## AIM OF THE TASK:
Look for "with" in each line of the entries, and return the matching lines.

## DATASET:
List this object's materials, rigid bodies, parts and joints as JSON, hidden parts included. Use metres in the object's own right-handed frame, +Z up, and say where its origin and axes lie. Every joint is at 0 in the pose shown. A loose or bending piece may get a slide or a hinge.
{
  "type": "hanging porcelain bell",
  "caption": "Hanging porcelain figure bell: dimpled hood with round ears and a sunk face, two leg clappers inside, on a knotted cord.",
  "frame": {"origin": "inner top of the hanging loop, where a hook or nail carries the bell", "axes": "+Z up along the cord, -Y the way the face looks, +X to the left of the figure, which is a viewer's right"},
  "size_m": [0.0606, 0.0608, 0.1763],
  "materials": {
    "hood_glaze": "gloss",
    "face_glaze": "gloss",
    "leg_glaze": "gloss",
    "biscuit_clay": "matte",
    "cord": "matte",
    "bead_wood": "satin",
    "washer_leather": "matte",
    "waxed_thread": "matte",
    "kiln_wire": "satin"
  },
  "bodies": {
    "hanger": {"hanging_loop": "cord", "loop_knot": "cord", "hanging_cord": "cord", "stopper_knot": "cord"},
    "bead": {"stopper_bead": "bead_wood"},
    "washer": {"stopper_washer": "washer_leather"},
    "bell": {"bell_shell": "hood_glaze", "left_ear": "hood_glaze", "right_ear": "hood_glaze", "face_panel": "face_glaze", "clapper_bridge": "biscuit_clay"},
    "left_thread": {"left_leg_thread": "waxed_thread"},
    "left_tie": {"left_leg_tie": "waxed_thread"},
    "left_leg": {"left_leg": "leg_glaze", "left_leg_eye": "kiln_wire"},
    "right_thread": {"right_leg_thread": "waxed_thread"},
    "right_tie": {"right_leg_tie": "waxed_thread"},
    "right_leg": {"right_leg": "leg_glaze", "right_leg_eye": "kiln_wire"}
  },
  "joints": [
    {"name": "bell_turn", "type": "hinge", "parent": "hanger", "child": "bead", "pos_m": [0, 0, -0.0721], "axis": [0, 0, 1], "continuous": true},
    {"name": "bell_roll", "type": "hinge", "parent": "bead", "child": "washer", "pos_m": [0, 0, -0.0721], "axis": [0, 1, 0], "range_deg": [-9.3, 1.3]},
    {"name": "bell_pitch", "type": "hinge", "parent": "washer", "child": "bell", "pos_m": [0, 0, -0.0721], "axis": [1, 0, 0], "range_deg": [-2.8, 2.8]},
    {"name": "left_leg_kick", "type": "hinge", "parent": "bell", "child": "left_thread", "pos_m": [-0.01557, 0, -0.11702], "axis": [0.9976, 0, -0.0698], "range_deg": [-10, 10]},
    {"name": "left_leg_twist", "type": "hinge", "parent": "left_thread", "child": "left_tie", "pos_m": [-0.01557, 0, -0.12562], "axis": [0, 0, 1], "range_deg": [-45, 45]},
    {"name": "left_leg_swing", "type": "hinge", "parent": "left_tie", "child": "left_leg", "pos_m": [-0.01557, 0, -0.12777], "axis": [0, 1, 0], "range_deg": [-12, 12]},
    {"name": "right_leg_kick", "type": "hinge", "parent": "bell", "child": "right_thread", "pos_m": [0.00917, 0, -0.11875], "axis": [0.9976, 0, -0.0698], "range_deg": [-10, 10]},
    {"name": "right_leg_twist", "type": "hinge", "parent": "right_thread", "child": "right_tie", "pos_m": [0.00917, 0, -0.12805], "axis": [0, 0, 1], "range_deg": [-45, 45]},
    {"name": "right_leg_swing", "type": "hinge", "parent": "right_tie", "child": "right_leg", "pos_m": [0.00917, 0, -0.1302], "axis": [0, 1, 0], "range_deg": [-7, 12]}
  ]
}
--
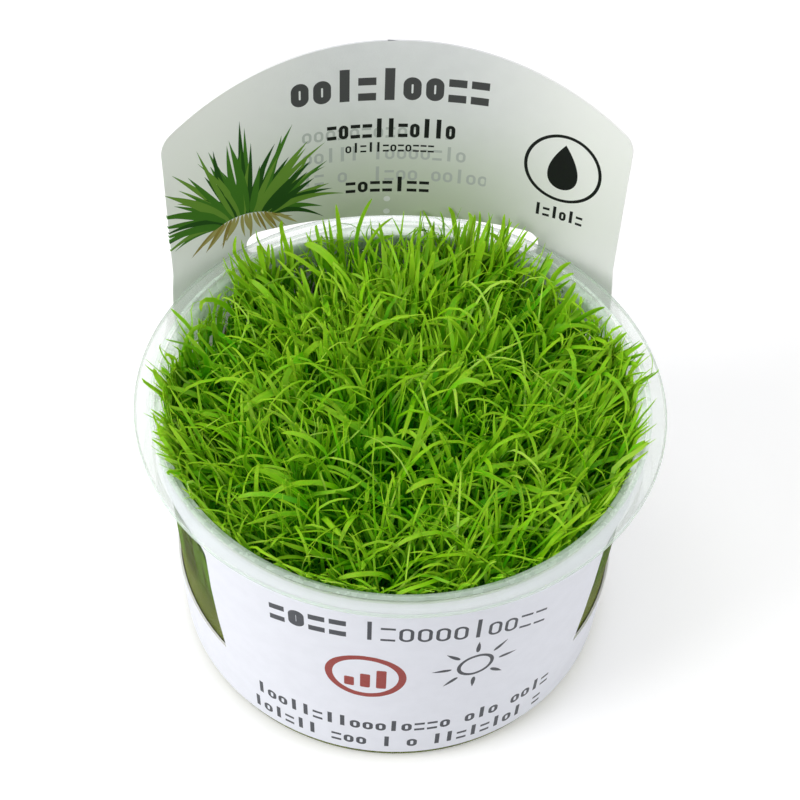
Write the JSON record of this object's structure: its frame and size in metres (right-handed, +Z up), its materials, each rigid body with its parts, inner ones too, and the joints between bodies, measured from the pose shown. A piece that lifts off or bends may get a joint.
---
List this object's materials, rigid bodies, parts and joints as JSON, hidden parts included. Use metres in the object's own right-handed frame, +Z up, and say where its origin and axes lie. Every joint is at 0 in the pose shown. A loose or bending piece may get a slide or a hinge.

## COMPLETE OUTPUT:
  "caption": "Hanging porcelain figure bell: dimpled hood with round ears and a sunk face, two leg clappers inside, on a knotted cord.",
Write the JSON record of this object's structure: its frame and size in metres (right-handed, +Z up), its materials, each rigid body with its parts, inner ones too, and the joints between bodies, measured from the pose shown. A piece that lifts off or bends may get a joint.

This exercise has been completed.